# TASK TO COMPLETE:
Would you print the material exactly, starting at its first line and ending at the line holding "of two parameters."?

# PROVIDED MATERIAL:

========================================

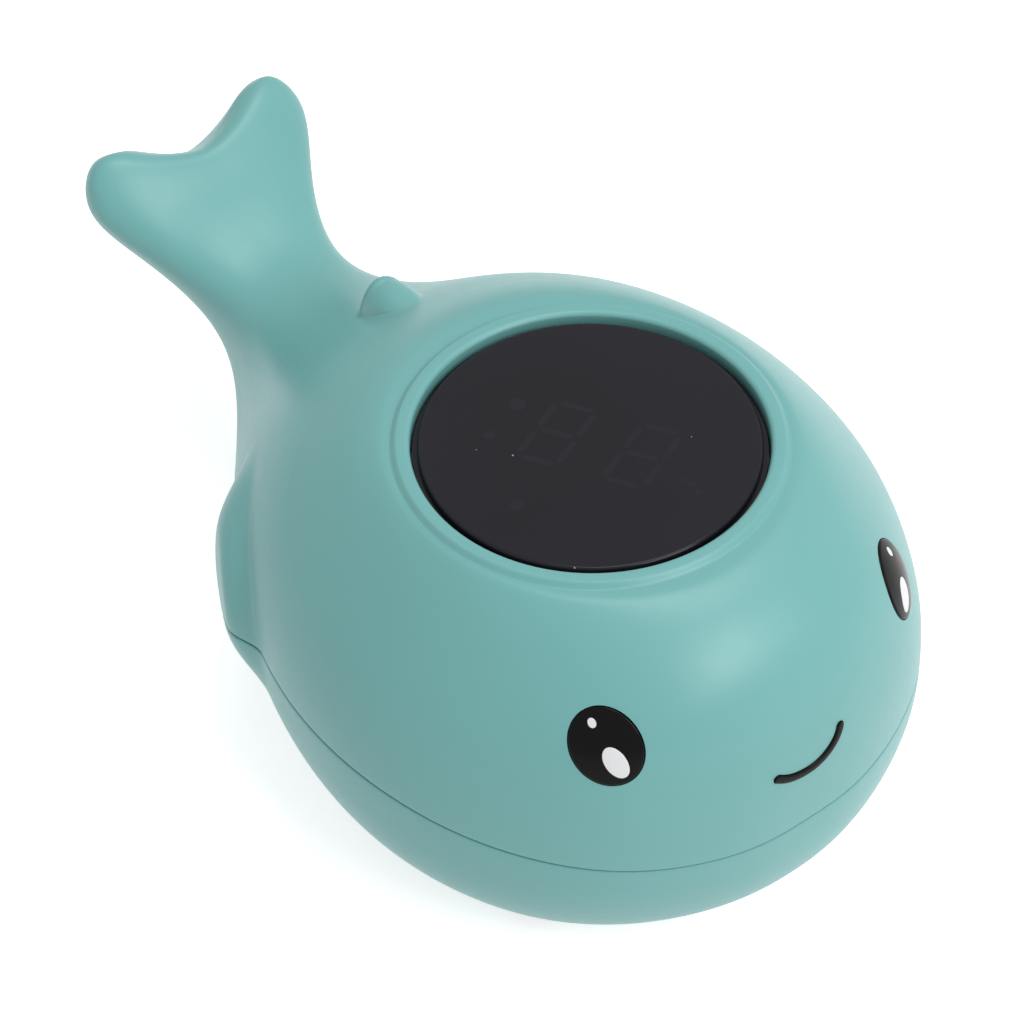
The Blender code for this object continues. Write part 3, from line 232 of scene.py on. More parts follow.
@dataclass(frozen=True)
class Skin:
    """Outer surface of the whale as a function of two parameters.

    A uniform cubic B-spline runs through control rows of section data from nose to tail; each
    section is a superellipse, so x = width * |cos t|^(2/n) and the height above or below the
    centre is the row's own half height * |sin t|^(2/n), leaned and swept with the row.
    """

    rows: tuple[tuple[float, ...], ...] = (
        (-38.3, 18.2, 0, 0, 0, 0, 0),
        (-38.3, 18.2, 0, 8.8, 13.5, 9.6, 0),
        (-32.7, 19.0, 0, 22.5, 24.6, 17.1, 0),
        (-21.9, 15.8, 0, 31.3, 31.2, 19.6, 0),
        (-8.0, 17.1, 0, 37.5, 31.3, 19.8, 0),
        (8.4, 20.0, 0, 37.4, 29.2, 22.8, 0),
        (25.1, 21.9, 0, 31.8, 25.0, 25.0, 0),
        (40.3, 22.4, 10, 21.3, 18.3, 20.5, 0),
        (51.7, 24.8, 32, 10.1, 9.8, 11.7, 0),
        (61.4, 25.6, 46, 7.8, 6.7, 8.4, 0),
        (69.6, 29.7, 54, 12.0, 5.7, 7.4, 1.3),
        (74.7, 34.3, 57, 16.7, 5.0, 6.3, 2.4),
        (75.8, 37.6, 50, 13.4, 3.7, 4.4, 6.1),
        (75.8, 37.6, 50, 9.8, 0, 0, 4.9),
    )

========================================

# OUTPUT OF THE TASK:
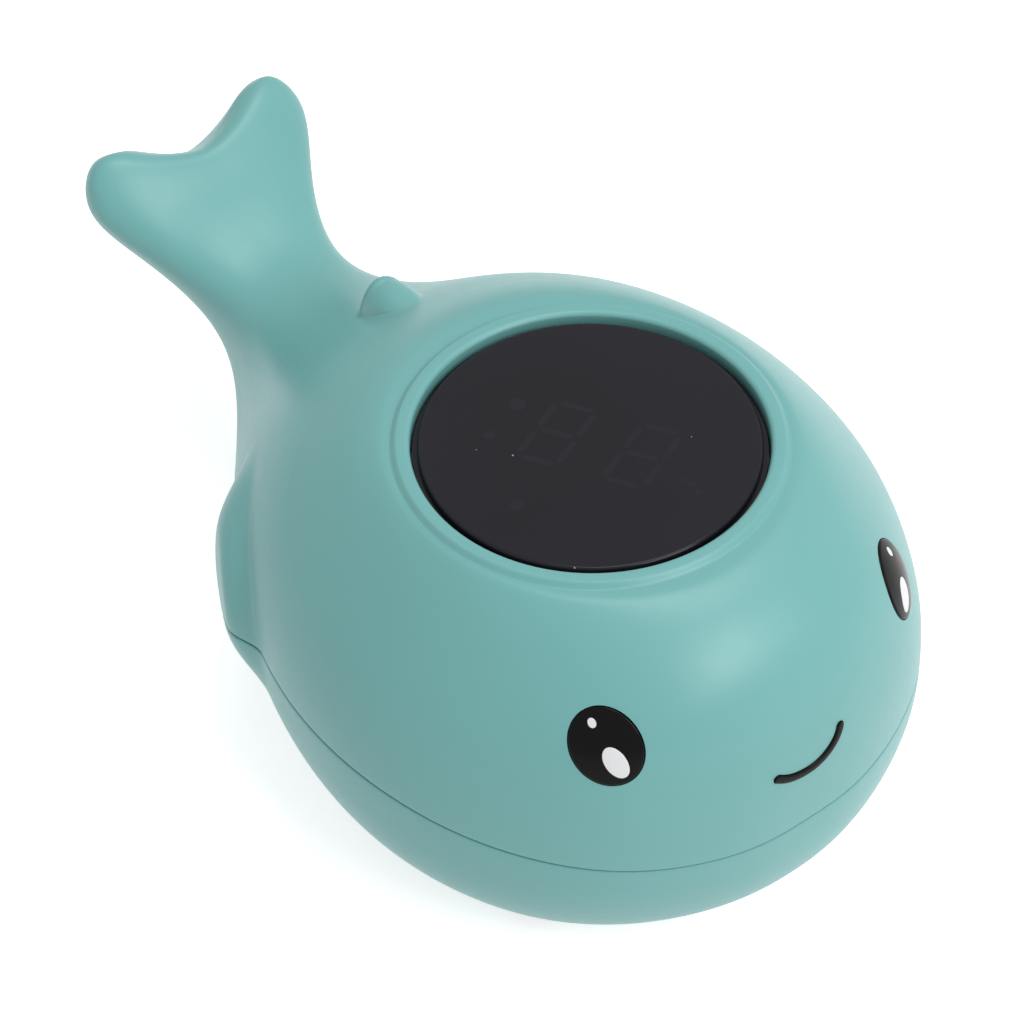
The Blender code for this object continues. Write part 3, from line 232 of scene.py on. More parts follow.
@dataclass(frozen=True)
class Skin:
    """Outer surface of the whale as a function of two parameters.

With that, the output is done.